Thursday, November 15, 2012

Read This

Isaiah 29-12
First to explain the photo. It is taken at the Chicago Cultural Center in downtown Chicago which has a gorgeous series of mosaics some of which contain quotes pertaining to reading. The building was formerly the main downtown library branch until it was replaced by a modern building a few blocks away. Now the building is used for cultural events and it is still a wonderful public space. It took a little research to translate and identify the quotation (and Google translate failed miserably) even though I read a bit of Hebrew but I found that the quote is from Isaiah.
Here it is in Hebrew: ונתן הספר על אשר לא ידע ספר לאמר קרא נא זה
This is the quote with context although I might quibble with a few details of the translation: 11 For you this whole vision is nothing but words sealed in a scroll. And if you give the scroll to someone who can read, and say, “Read this, please,” they will answer, “I can’t; it is sealed.” 12 Or if you give the scroll to someone who cannot read, and say, “Read this, please,” they will answer, “I don’t know how to read.”

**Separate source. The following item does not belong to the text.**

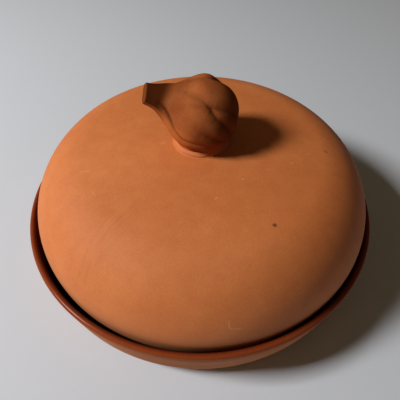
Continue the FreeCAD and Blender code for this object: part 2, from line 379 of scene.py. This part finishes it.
# Flecks in the clay: size as a share of a cell, width of a cell, colour, and the share of the
# cells that have none. The first are iron spots, the others grains of pale grog.
FLECKS = [
    (0.045, 9 * MM, "#6b3515", 0.75),
    (0.035, 7 * MM, "#f0b88c", 0.6),
]


def bisque_terracotta(name, dark, middle, light, mottling=0.18):
    """Unglazed red clay, dry to the eye: soft clouds from the kiln, a grain that is drawn near a
    millimetre, coarser than the real one, so that it shows, flecks, and a slight tooth."""
    material, tree, shader, place = new_material(name)
    cloud = add(tree, "ShaderNodeTexNoise", {"Scale": 1 / (55 * MM), "Detail": 4.0,
                                             "Roughness": 0.55}, {"Vector": place}).outputs["Fac"]
    body = add(tree, "ShaderNodeValToRGB", links={"Fac": cloud})
    ramp = body.color_ramp
    ramp.elements[0].position = 0.3
    ramp.elements[0].color = linear(dark)
    ramp.elements[1].position = 0.7
    ramp.elements[1].color = linear(light)
    ramp.elements.new(0.5).color = linear(middle)
    mottle = add(tree, "ShaderNodeTexNoise", {"Scale": 1 / (7 * MM), "Detail": 5.0},
                 {"Vector": place}).outputs["Fac"]
    grain = add(tree, "ShaderNodeTexNoise", {"Scale": 1 / (0.9 * MM), "Detail": 3.0},
                {"Vector": place}).outputs["Fac"]
    marked = add(tree, MIX, {**RGBA, "blend_type": "SOFT_LIGHT", FACTOR: mottling},
                 {FIRST: body.outputs["Color"], SECOND: mottle})
    grained = add(tree, MIX, {**RGBA, "blend_type": "SOFT_LIGHT", FACTOR: 0.24},
                  {FIRST: marked.outputs[MIXED], SECOND: grain})
    colour = grained.outputs[MIXED]
    for size, gap, tint, empty in FLECKS:
        cell = add(tree, "ShaderNodeTexVoronoi", {"Scale": 1 / gap, "Randomness": 1.0},
                   {"Vector": place})
        spot = add(tree, "ShaderNodeMapRange", {"From Min": size, "From Max": 0.4 * size},
                   {"Value": cell.outputs["Distance"]}).outputs["Result"]
        chance = add(tree, "ShaderNodeSeparateColor", links={"Color": cell.outputs["Color"]})
        some = add(tree, "ShaderNodeMath", {"operation": "GREATER_THAN", 1: empty},
                   {0: chance.outputs["Red"]}).outputs[0]
        shown = add(tree, "ShaderNodeMath", {"operation": "MULTIPLY"}, {0: spot, 1: some})
        faint = add(tree, "ShaderNodeMath", {"operation": "MULTIPLY", 1: 0.45},
                    {0: shown.outputs[0]}).outputs[0]
        colour = add(tree, MIX, {**RGBA, SECOND: linear(tint)},
                     {FACTOR: faint, FIRST: colour}).outputs[MIXED]
    tooth = add(tree, "ShaderNodeMath", {"operation": "MULTIPLY_ADD", 1: 0.6},
                {0: mottle, 2: grain}).outputs[0]
    bump = add(tree, "ShaderNodeBump", {"Strength": 0.22, "Distance": 0.25 * MM},
               {"Height": tooth})
    tree.links.new(bump.outputs["Normal"], shader.inputs["Normal"])
    tree.links.new(colour, shader.inputs["Base Color"])
    shader.inputs["Roughness"].default_value = 0.72
    shader.inputs["IOR"].default_value = 1.5
    return material, tree, shader, place, colour


# Pale scratches on the lid: runs of points from the origin, in mm, and the width of the mark.
SCRATCHES = [
    (((-60.1, -19.6, 71.9), (-57.6, -19.3, 72.3), (-56.0, -19.2, 72.5)), 0.5),
    (((-52.2, -33.0, 72.2), (-50.2, -35.8, 72.2)), 0.45),
    (((12.4, -90.2, 52.0), (12.6, -91.5, 49.0), (13.6, -91.9, 48.1), (17.6, -91.3, 47.6)), 0.6),
    (((-20.5, -3.0, 76.4), (-18.3, -2.0, 76.6)), 0.5),
    (((46.2, -15.8, 74.1), (47.2, -15.0, 74.1)), 0.6),
    (((7.2, -40.3, 75.0), (8.0, -39.5, 75.0)), 0.7),
    (((20.4, -28.4, 75.5), (21.2, -27.8, 75.5)), 0.6),
]

# A soot speck and a faint stain: place from the origin and width in mm, strength, and colour.
SPOTS = [
    ((33.4, -53.6, 72.1), 1.4, 0.8, "#4a2410"),
    ((66.8, -3.7, 71.5), 1.8, 0.4, "#7a4220"),
]


def lid_clay():
    """The lid's own clay: worn by use, with a few pale scratches, a soot speck, a faint stain and a
    rubbed patch of fine strokes down the left shoulder, and painted bounce light from the pale floor,
    which turns it a little greyer round the skirt, where it stands in the dish."""
    made = bisque_terracotta("unglazed_terracotta", *LID_CLAY)
    material, tree, shader, place, colour = made
    height = add(tree, "ShaderNodeSeparateXYZ", links={"Vector": place}).outputs["Z"]
    # Painted bounce light: a greyer, paler tint down the skirt, for the light the pale floor throws
    # up on it.
    floor_bounce_tint = add(tree, "ShaderNodeMapRange",
                 {"From Min": BULGE_Z + 9 * MM, "From Max": BULGE_Z - 8 * MM, "To Max": 0.9},
                 {"Value": height}).outputs["Result"]
    colour = add(tree, MIX, {**RGBA, SECOND: linear("#b9784e")},
                 {FACTOR: floor_bounce_tint, FIRST: colour}).outputs[MIXED]

    patch = stroke(tree, place, (-40 * MM, -52 * MM, 71 * MM), (-51 * MM, -66 * MM, 59 * MM),
                   17 * MM)
    down = add(tree, "ShaderNodeMapping", {"vector_type": "TEXTURE",
                                           "Rotation": (0, 0, math.radians(52)),
                                           "Scale": (14, 1, 6)}, {"Vector": place})
    strokes = add(tree, "ShaderNodeTexNoise", {"Scale": 1 / (2.2 * MM), "Detail": 3.0},
                  {"Vector": down.outputs["Vector"]}).outputs["Fac"]
    fine = add(tree, "ShaderNodeMapRange", {"From Min": 0.45, "From Max": 0.75, "To Max": 0.3},
               {"Value": strokes}).outputs["Result"]
    rubbed = add(tree, "ShaderNodeMath", {"operation": "MULTIPLY"}, {0: patch, 1: fine})
    colour = add(tree, MIX, {**RGBA, SECOND: linear("#a9602f")},
                 {FACTOR: rubbed.outputs[0], FIRST: colour}).outputs[MIXED]

    for points, width in SCRATCHES:
        for start, end in zip(points[:-1], points[1:]):
            mark = stroke(tree, place, [v * MM for v in start], [v * MM for v in end], width * MM)
            pale = add(tree, "ShaderNodeMath", {"operation": "MULTIPLY", 1: 0.28},
                       {0: mark}).outputs[0]
            colour = add(tree, MIX, {**RGBA, SECOND: linear("#e8b48c")},
                         {FACTOR: pale, FIRST: colour}).outputs[MIXED]

    for spot, size, strength, tint in SPOTS:
        at = [v * MM for v in spot]
        mark = stroke(tree, place, at, [at[0] + 0.3 * MM, at[1], at[2]], size * MM)
        held = add(tree, "ShaderNodeMath", {"operation": "MULTIPLY", 1: strength},
                   {0: mark}).outputs[0]
        colour = add(tree, MIX, {**RGBA, SECOND: linear(tint)},
                     {FACTOR: held, FIRST: colour}).outputs[MIXED]
    tree.links.new(colour, shader.inputs["Base Color"])
    return material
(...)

Now for the reason I chose this photo.  I was reading an Israeli novel (in English, my Hebrew's not that good!) and I couldn't resist sharing a quote.  The novel is The Liberated Bride by AB Yehoshua, an author I've read and enjoyed before.  I haven't finished this particular book but my current impression is that it is overlong and that although I like the insights into Israeli and Arab culture, I don't particularly like the main character.  He gets on my nerves to say the least. 
The writing, however, is wonderful, and this paragraph in which two academics discuss a paper about Algerian history made me chuckle. 
The young postmodernist was happy to explain.  In articulate, if rather mechanical and (Rivlin thought) smugly jesuitical language, he demystified the devious concept of national identity, which served to ghettoize the lower clases and deprive them of their rights within the rigid framework of the national state, whether----for there was no difference----this was of an openly totalitarian or an ostensibly democratic nature.
In case you are mystified, what made me laugh was how perfectly the author captures a certain type of academic-speak and why I avoid a certain type of University of Chicago gathering.  Content be damned, it seems to say, so long as you say it articulately, if mechanically!



1 comment:

charmngbilly said...

ah, you're not alone in avoiding the post-post-modernist/structuralists....they are why i fled the literature department and hid out in the biology/biochemistry department.